During a nearly two-hour sit-down with The New York Times for its podcast The Interview, host Lulu Garcia-Navarro pressed Carlson on his fiery commentary about Trump, specifically whether he had suggested the president could be the Antichrist.
“I have not said that,” Carlson replied.

Garcia-Navarro then read back Carlson’s own words from a broadcast of his show.
“Here’s a leader mocking the gods of his ancestors… Could this be the Antichrist?” she quoted to him.
“I actually did not say ‘could this be the Antichrist,’” Carlson insisted.

“I don’t know where that comes from, but I know that those words never left my lips because I’m not sure I fully understand what the Antichrist is.”
The Times then played a clip of him saying exactly that, shown in a video released alongside the interview.
The exchange quickly became a defining moment of the interview.
In an accompanying write-up, Garcia-Navarro described Carlson as leaning heavily into spiritual explanations for political events, repeatedly invoking “unseen forces” and suggesting Trump’s influence over those around him could be “spellbinding.”
“I think it probably literally is a spell,” Carlson said.
“You spend a day with Trump and you’re in this kind of dreamland. It’s like smoking hash or something.”
Once one of Trump’s most prominent media allies, Carlson said the breaking point came over the administration’s decision to strike Iran, which he vehemently opposed.
He told the Times he now regrets his past support of Trump and acknowledged he had harbored private doubts about the current president for years.
“Did I have reservations about Trump? Of course. To some extent, I sublimated them or rationalized them away or focused on areas where I agreed with him,” Carlson said.
“All my fault. But I told myself—and I to some extent still believe—it’s the big decisions that matter."
Carlson’s critique is hardly straightforward. In the same interview, he portrayed Trump as both morally culpable and a kind of captive, calling him a “slave” to geopolitical pressures while also suggesting that those around him were either too fearful or too in his thrall to resist.
The interview veered further into the surreal at times as Carlson floated what he himself called a “probably insane” theory that people in Trump’s orbit had been mysteriously harmed.

“I have a lot of thoughts and theories about things which may or may not be rooted in reality,” he said.

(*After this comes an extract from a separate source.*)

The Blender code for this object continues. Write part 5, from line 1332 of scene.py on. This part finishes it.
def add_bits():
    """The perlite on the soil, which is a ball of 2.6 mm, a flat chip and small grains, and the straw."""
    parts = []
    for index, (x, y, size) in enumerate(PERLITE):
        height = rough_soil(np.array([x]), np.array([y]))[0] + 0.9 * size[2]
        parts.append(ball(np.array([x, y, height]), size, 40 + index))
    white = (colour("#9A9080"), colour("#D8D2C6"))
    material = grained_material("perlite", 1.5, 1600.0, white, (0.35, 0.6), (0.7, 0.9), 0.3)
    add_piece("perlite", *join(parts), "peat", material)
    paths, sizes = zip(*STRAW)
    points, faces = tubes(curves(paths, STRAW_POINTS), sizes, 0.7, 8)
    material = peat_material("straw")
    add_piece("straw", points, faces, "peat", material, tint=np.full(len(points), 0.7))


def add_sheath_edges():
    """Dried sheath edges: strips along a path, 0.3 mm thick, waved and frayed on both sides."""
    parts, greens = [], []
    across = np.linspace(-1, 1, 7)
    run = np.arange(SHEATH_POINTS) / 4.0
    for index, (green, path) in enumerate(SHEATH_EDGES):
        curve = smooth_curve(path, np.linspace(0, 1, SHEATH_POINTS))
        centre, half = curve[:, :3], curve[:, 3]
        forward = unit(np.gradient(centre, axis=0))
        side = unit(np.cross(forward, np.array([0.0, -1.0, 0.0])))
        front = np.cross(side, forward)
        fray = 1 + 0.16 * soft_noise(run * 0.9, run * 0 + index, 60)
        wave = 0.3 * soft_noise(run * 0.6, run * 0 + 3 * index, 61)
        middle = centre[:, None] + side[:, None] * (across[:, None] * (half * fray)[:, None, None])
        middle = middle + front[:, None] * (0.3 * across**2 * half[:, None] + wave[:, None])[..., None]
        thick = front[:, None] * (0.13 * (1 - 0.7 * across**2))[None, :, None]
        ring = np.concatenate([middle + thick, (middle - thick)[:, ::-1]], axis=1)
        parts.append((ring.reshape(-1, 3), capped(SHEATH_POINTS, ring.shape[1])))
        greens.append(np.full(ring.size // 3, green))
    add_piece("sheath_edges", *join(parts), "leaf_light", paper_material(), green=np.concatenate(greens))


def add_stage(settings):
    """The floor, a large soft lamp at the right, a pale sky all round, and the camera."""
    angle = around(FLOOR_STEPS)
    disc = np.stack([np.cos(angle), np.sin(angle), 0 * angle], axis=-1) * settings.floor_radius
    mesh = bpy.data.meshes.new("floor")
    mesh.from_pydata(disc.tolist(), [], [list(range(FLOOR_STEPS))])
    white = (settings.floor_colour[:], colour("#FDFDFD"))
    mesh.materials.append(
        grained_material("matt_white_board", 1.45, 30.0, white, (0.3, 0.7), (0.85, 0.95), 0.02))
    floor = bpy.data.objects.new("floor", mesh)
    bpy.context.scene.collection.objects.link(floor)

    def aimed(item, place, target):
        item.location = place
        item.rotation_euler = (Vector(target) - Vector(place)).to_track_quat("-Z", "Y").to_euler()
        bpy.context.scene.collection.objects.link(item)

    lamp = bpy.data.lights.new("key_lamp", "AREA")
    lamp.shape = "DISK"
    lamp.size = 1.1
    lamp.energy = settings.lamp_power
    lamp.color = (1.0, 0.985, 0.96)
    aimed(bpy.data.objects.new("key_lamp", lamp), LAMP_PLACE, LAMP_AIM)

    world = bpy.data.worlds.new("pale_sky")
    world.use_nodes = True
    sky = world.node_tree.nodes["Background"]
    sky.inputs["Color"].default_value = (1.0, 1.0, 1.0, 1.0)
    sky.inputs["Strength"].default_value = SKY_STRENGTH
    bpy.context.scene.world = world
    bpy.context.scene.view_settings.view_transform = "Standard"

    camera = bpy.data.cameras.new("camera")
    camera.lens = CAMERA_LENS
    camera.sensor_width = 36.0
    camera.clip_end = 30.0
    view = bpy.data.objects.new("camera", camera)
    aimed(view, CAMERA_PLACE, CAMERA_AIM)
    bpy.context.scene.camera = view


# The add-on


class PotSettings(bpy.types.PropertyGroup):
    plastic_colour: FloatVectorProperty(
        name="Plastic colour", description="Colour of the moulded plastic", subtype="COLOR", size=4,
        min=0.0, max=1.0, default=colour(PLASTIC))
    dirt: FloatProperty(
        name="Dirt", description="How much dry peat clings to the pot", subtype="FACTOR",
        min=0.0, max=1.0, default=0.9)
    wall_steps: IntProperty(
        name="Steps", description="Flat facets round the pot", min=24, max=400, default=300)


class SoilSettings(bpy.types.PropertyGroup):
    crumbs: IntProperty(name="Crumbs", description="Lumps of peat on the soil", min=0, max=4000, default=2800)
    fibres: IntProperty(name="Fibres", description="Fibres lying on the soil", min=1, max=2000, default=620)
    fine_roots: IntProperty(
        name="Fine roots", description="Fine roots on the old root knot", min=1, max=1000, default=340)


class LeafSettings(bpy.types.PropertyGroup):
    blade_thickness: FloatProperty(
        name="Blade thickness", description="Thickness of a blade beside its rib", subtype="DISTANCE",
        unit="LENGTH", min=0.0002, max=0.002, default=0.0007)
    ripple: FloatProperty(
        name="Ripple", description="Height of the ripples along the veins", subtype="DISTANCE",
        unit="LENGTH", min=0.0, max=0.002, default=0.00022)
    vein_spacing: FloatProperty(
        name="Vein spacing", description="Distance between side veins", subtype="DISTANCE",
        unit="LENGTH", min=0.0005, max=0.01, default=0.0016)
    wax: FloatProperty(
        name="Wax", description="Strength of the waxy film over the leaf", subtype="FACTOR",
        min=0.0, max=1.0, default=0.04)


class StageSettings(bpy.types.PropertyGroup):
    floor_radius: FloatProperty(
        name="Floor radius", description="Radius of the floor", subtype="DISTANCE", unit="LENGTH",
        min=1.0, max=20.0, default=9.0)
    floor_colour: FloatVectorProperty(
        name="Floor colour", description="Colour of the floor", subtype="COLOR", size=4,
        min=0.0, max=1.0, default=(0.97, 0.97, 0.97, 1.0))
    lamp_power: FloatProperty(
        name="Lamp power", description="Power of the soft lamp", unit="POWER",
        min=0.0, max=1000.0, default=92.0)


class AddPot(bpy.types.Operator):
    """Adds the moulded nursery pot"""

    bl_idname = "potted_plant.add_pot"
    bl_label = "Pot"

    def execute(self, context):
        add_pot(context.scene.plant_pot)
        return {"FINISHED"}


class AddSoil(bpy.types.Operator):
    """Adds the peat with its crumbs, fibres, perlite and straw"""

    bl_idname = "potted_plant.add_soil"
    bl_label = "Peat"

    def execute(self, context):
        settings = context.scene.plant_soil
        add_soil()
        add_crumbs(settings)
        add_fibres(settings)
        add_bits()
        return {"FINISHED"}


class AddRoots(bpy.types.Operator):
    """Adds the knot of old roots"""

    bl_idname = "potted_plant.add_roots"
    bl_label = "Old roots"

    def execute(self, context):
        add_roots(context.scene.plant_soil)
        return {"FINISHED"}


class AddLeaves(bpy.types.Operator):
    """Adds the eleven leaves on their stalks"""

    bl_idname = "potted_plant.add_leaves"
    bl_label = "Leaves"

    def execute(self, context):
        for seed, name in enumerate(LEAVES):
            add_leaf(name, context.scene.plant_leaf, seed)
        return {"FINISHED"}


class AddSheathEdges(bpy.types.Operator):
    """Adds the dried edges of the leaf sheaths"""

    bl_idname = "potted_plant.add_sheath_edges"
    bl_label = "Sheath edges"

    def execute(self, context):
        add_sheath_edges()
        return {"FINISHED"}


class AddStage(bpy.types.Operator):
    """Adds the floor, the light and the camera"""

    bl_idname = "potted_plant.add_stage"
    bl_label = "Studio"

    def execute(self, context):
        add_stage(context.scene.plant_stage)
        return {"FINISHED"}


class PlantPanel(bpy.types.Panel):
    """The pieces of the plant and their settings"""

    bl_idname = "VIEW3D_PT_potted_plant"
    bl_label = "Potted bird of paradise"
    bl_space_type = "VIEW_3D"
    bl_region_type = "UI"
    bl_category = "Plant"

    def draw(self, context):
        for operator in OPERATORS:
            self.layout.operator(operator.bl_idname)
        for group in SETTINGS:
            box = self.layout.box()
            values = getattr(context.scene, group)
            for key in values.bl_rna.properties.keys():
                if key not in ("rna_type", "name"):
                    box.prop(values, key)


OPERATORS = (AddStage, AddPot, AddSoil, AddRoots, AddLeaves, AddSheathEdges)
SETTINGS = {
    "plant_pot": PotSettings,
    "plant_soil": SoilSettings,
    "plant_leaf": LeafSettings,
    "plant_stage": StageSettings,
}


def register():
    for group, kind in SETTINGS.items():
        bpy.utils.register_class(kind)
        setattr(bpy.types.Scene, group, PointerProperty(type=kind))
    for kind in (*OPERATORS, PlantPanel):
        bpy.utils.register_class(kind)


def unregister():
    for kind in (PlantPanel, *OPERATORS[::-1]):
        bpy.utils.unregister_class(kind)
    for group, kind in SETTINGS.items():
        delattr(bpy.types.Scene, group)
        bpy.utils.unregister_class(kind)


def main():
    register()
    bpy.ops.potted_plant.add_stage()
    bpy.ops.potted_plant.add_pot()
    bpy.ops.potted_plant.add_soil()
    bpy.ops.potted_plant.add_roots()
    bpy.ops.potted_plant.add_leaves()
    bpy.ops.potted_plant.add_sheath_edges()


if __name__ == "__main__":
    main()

“But one thing that has bothered me for many years is the fact that a lot of people in Trump’s immediate orbit have been hurt—and really hurt. Gone to prison, become unemployable, publicly shamed, have gotten cancer.

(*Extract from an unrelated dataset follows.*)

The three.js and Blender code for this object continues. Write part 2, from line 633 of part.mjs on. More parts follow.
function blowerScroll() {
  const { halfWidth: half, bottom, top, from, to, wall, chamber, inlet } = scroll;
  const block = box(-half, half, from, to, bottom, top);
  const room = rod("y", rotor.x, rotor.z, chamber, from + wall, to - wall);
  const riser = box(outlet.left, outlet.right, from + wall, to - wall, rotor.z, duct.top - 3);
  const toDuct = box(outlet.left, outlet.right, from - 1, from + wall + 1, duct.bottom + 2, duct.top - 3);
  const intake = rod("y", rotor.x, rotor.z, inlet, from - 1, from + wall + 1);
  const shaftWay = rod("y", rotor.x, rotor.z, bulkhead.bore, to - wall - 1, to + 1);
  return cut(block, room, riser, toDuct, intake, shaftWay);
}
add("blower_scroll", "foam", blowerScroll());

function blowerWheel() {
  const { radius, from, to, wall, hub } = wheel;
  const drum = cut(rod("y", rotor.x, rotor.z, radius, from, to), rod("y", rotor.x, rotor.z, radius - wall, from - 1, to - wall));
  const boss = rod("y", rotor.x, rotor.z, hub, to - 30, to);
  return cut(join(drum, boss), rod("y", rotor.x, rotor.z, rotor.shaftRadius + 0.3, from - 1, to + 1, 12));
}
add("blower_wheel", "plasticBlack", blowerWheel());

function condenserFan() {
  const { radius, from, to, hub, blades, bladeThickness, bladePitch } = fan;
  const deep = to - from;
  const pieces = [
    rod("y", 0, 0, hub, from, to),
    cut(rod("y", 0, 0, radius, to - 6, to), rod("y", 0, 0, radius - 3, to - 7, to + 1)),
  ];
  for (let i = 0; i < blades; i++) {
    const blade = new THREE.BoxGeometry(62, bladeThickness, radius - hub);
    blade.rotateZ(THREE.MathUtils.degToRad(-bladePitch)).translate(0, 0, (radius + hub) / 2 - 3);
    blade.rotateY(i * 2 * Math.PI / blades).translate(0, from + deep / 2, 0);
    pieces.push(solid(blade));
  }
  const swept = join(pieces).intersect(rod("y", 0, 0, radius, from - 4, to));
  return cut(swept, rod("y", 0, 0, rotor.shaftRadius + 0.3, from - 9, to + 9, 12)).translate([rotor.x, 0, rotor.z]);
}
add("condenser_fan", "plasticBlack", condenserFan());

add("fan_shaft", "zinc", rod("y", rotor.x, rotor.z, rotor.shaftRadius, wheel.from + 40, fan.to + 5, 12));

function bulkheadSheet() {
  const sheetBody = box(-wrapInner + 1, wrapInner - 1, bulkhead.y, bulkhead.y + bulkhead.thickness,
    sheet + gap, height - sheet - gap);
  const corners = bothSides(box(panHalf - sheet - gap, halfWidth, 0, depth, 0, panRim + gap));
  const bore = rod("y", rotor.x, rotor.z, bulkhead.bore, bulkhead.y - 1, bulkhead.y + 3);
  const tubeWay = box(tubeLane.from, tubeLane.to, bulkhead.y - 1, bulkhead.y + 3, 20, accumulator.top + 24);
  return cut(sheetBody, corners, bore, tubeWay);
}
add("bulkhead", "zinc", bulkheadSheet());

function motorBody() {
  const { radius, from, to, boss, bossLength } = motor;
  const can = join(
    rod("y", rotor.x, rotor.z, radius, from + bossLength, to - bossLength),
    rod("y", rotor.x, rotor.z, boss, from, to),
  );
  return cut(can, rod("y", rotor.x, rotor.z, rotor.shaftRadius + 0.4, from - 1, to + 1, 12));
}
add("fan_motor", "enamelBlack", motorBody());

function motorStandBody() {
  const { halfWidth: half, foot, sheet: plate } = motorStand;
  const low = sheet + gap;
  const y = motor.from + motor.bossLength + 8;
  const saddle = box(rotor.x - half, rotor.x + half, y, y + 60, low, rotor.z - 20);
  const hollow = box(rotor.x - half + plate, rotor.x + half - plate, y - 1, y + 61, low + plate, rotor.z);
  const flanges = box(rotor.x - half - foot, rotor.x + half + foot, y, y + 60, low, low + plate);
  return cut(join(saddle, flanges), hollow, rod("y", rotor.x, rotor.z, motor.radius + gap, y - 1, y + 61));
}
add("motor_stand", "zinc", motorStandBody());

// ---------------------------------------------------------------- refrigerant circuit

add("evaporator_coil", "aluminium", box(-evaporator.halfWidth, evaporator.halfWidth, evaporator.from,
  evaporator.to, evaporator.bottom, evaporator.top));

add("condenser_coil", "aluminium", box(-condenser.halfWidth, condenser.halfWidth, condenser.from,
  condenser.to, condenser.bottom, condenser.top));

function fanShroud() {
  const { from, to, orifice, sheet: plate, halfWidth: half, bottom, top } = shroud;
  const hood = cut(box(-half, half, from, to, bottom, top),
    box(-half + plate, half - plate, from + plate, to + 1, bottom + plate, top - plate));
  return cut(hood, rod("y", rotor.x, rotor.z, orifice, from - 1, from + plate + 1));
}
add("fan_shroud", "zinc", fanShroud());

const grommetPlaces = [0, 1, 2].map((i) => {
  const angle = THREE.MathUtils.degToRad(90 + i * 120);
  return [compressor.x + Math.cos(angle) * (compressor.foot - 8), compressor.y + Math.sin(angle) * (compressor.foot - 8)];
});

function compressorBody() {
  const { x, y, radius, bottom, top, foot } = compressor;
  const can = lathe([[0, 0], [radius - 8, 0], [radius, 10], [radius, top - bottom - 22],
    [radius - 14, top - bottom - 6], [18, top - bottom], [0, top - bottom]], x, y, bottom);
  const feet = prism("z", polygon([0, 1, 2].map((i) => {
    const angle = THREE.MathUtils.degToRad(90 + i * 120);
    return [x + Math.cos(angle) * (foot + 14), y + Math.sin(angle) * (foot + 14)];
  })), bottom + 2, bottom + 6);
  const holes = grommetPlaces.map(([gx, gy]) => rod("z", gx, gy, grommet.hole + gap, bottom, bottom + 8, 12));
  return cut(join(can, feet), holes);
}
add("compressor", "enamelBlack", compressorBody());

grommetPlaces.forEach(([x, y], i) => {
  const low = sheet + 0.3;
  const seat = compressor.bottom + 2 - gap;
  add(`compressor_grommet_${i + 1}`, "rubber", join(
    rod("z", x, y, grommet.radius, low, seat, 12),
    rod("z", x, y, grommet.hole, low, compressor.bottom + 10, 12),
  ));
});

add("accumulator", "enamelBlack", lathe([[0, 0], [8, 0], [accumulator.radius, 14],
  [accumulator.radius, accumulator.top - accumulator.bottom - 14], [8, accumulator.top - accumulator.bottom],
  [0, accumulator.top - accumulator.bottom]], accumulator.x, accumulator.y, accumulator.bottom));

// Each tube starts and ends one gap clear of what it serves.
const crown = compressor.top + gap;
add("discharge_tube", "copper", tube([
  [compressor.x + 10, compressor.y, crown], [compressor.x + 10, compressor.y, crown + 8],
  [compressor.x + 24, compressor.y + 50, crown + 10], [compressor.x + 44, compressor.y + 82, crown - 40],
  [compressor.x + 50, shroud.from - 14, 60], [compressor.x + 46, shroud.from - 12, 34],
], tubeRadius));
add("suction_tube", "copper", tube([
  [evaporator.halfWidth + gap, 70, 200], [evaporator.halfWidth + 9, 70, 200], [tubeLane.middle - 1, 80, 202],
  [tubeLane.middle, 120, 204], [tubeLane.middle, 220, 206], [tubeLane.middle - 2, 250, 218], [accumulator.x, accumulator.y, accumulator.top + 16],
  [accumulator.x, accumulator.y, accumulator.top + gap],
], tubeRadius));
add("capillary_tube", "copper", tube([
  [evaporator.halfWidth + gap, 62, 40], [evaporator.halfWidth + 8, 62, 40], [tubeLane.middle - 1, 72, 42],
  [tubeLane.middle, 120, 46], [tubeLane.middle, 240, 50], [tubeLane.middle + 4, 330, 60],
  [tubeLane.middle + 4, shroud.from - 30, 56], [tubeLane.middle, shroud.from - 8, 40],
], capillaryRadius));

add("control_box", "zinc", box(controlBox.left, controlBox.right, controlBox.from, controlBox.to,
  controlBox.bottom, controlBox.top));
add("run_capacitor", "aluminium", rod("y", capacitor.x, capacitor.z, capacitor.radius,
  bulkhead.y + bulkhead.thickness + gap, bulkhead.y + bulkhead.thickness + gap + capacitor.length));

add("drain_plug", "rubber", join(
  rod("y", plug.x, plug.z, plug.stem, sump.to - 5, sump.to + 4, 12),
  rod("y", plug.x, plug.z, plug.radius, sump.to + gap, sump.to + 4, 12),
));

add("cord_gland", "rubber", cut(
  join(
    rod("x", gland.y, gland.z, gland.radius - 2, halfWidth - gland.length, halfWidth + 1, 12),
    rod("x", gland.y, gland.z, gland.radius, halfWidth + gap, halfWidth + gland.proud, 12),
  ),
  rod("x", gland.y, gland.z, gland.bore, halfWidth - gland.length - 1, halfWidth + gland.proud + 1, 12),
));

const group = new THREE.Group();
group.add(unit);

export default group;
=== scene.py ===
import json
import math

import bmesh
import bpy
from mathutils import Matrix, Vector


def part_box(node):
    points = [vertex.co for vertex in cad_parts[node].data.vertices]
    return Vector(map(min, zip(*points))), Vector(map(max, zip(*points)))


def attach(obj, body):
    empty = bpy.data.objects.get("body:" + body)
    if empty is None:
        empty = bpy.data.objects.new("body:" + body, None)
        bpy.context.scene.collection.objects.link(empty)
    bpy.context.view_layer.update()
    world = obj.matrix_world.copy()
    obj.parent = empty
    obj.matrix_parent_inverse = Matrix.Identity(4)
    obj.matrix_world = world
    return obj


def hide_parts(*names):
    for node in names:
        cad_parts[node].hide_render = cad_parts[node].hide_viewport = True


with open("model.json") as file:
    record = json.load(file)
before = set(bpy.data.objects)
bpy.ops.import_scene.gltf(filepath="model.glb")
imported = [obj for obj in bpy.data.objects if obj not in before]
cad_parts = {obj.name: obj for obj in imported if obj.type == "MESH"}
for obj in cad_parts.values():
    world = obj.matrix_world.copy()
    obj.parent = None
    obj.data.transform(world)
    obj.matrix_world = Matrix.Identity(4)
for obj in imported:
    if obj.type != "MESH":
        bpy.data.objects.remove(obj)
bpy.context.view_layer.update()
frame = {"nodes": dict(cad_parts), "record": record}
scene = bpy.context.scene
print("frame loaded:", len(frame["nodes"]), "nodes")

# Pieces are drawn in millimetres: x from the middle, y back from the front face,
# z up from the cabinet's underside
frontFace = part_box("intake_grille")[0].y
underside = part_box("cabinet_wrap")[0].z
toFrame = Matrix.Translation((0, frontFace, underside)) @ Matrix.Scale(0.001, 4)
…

But even as Carlson seemed comfortable draping himself in spiritual language, he was insistent on distancing himself from his previous “Antichrist” remark when the exchange resurfaced later in the interview.

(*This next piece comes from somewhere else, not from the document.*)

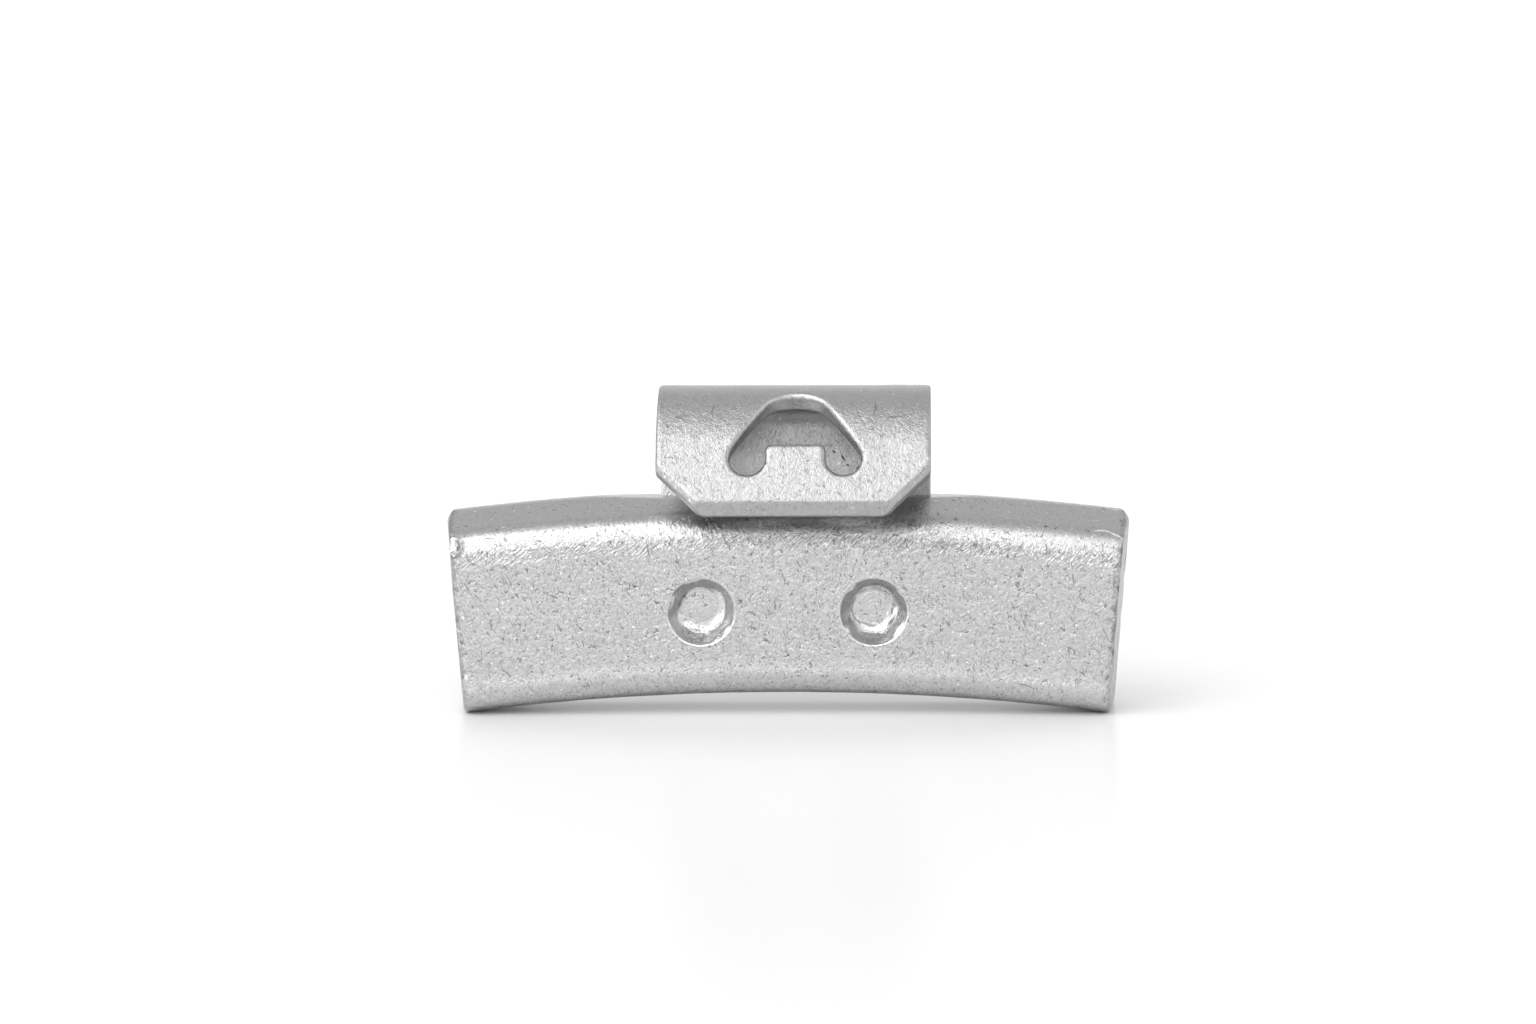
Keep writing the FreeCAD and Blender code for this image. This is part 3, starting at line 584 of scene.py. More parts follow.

“I just want to make the point that you did say, ‘Could this be the Antichrist?’ and then you said, ‘Well, who knows?’” Garcia-Navarro said.
“Then my apologies to you, if there’s a video of me saying that,” Carlson replied.
“I guess what I’m expressing to you is [that] it doesn’t reflect exactly how I feel. It suggests a precision that I haven’t arrived at, that Trump is the Antichrist.”